Crafting Time in the Quest for Originality
Happy New Year to You and Yours!
When we welcome in a new year, I inevitably think that the year ending went by faster than the previous one. Maybe that’s just emblematic of being at a certain age where you recognize that time is a very precious commodity. Perhaps at that certain age (I’d say 50+), we finally understand that the need to get everything done as quickly as possible is a fallacy and perhaps detrimental to the valuable idea, product, or service we want to provide to society.
In recent interviews, two masters of their craft heralded time as the key to achieving the highest level of skill in their respective fields— a musician and a merchandise retailer.
Podcaster Tim Ferris recently interviewed five-time-Grammy and Academy-award wining jazz artist Jon Batiste. Ferris spoke with him about his latest album Beethoven Blues and the landscape of originality. His motivation for this album was to be in conversation with Beethoven and to extend his music. Batiste felt it was about placing himself within the music as if he was composing with Beethoven. The result interweaves classical and primarily the blues, but also gospel and flamenco, into a brilliant panoply of musical genius.
Ferris asked Batiste what he would say to a young person struggling to find their way:
“Youngster, take your time to find the prize. There’s no rush. Pace yourself. It’s your time. It doesn’t all have to happen right now.”
Batiste also said, “The measure of your greatness is the measure of your generosity. Giving your time is the highest level of giving.”
Generosity of time is key in our relationship with others, but also with ourselves.
Crafting One Stitch at a Time
The Birkin bag was originally designed by Jean-Louis Dumas in 1984. Luxury brand Hermès sells the Birkin bag for $9,000. At auctions, a bag can go for hundreds of thousands of dollars. Hermès artistic director Pierre-Alexis Dumas (6th generation) recently discussed on 60 Minutes the production of Birkin bags and the apparent years-long wait list that has potential purchasers in an agitated state of frustration.
When repeatedly pressed about why production could not be sped up to fulfill demand Dumas said,
“Maybe there is another form of relation to the world, which is linked to patience, to taking the time to make things right. You cannot compress time, at one point, without compromising on quality.”
In other words, if you take short cuts, your product or service is bound to suffer. What you deliver correlates directly to the precision and craftsmanship put into its creation.
Dumas was noticeably irritated by the implication that Hermès could or should change their decades-long process to accommodate market needs. Four hundred artisans are trained annually to work with needles and thread (no machines in a Hermès workshop). As there are no manuals, muscle memory guides them to make the brand’s signature saddle stitch. While visiting a Hermès workshop in the French countryside, the 60 Minutes correspondent remarked that the ambiance was quiet, almost leisurely in “the slow pursuit of perfection.”

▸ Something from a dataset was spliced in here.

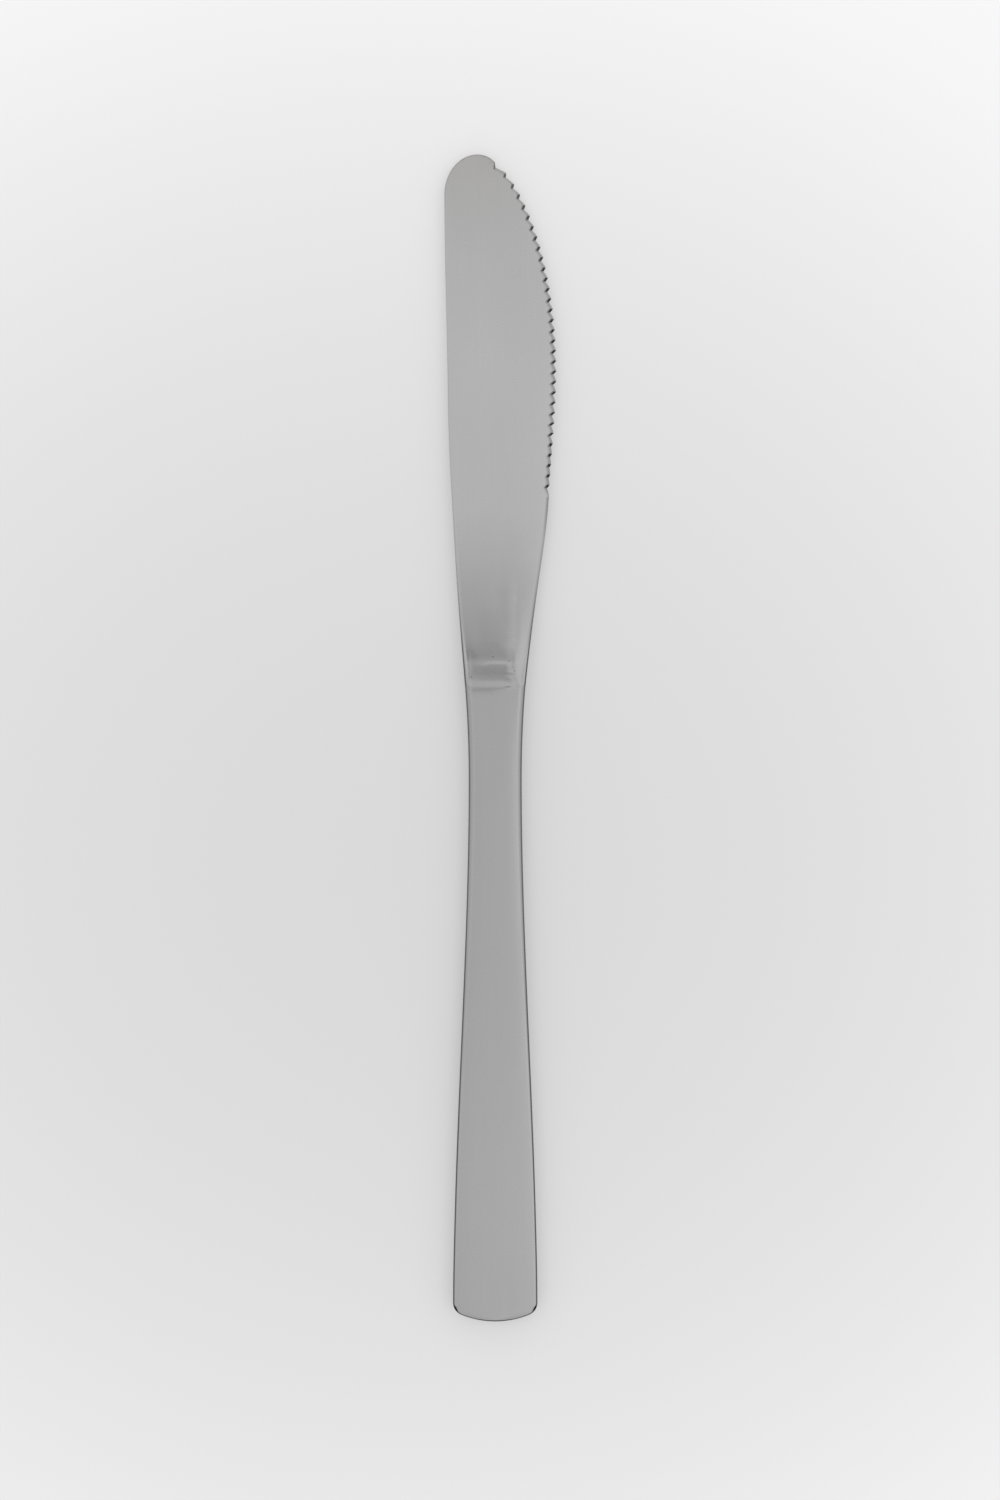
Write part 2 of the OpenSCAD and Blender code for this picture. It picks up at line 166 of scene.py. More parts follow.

Emphasizing that their bag-making is a craft and not machine-made, Dumas said,
“Building something timeless takes time.”
In our very fast-paced world, how often do we stop to assess whether the quality of our time should be enhanced? Does a client, an employee, a vendor need more substantive time? Would a system or production process yield a higher quality outcome with more time?
As Jon Batiste said, the time is ours, and as such, the choices in how we spend it are also ours. May 2025 be filled with ample time to craft success in your endeavors.